Непосредственно за г. Булгариным явился Загоскин с своими романами: «Юрий Милославский», «Рославлев», «Аскольдова могила» и др. Он показал более искусства в представлении характеров, более уменья придать занимательность своим лицам и возбудить к ним участие, более искусства в драматических сценах, весьма часто встречающихся в его романах. Но его исторические романы страждут анахронизмом; в них также нет общности, нет идеи, воодушевляющей все сочинение и проведенной во всех частях ее: это ряд отдельных очерков, но это не картина народной жизни, не стройное поэтическое целое, восстановляющее перед нами целую минувшую эпоху.
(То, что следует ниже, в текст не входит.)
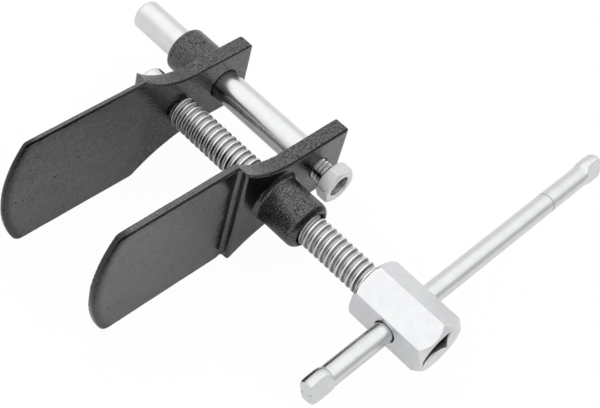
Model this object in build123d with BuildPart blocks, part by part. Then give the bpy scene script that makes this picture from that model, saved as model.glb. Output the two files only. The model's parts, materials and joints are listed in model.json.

Самый выбор предметов обнаруживает уже как в г. Булгарине, так и в Загоскине отсутствие правильного взгляда на истинное достоинство романа. Эпохи, подобные 1612 и 1812 гг., когда все частные, личные отношения умолкали и сливались в одном, общем деле отечества, совсем неудобны для романа, который именно должен представить нам частные интересы домашней жизни и для которого поэтому гораздо лучше годятся времена междоусобий и внутренних волнений.
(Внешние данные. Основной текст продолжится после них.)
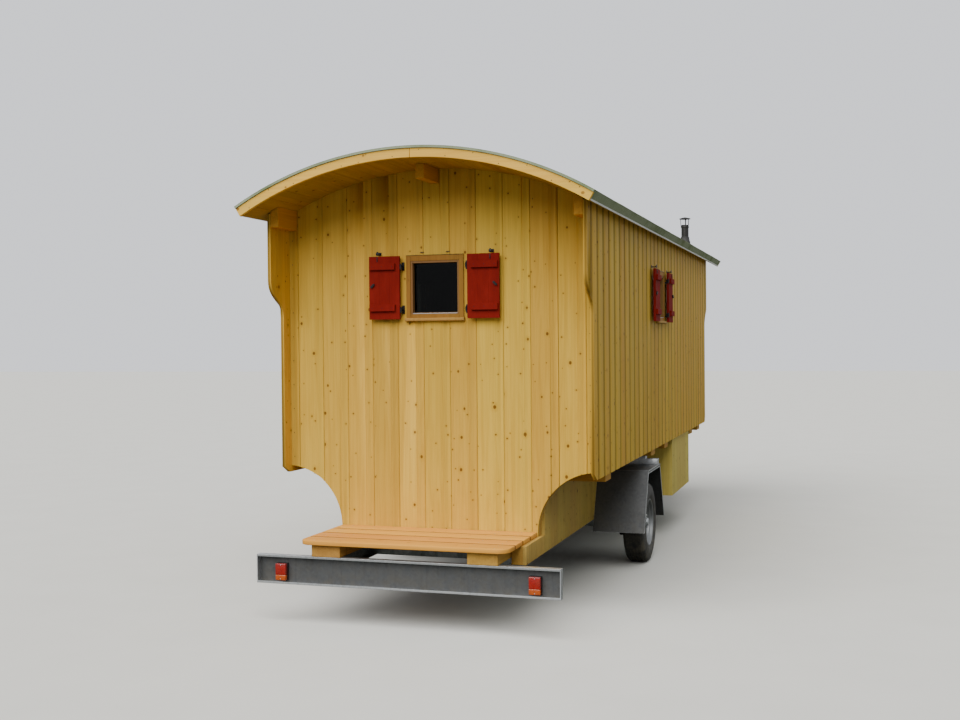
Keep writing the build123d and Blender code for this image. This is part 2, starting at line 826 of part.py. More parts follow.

Эту истину хорошо понял и воспользовался ею г. Лажечников. Он представил нам в «Последнем новике» картину завоевания русскими Лифляндии и обвил пружину действия вокруг таинственной личности новика – шпиона, вовлеченного в преступление против великого Петра, спасшегося от казни и поклявшегося посвятить жизнь свою на служение родине и для получения прощения от царя. В «Ледяном доме» изобразил он нам борьбу русского барства с тиранством Бирона. В «Басурмане» описал судьбу человека, заброшенного в чужую землю и его борьбу с противоположными, с незнакомыми для него нравами и понятиями… Оттого интерес романов Лажечникова достигает высшей степени, увеличиваемый необычайным искусством его изложения и поразительною верностью характеров; но, к сожалению, полному очарованию здесь вредит иногда двойственность интриги и слишком вольное вторжение вымысла в область истории.
Можно бы теперь еще упомянуть о Марлинском как одном из предшественников Полевого. Но он сам, говоря о Полевом, замечает между прочим о себе, что «исторические повести Марлинского, в которых он, сбросив путы книжного языка, заговорил живым русским наречием, служили только дверью в хоромы полного романа».
Примечания
Печатается по изданию Полного собрания сочинений Н. А. Добролюбова в шести томах, Гослитиздат, М. 1934, т. 1, стр. 528–534.
Рукопись можно датировать началом 1855 г. Впервые опубликована (со значительными искажениями) под названием «О русском романе» в Полн. собр. соч. Н. А. Добролюбова под ред. М. К. Лемке, СПб. 1912, т. I, стр. 34–44.
Сноски
1
По этой части мы можем указать только на соч. Кошихина «О России в царствование Алексея Михайловича» и на соч. крестьянина Посошкова.
2
Пыпина – статья о старинных романах, в XII № «Совр.», 1854 г.
Комментарии
1
Статья А. А. Бестужева-Марлинского о романе Н. А. Полевого «Клятва при гробе господнем», впервые опубликованная в «Московском телеграфе» в 1833 г., № 15, 16, 17 и 18; цитируется Н. А. Добролюбовым по тексту Полн. собр. соч. А. Марлинского, изд. 4-е, СПб. 1847, т. IV, ч. XI.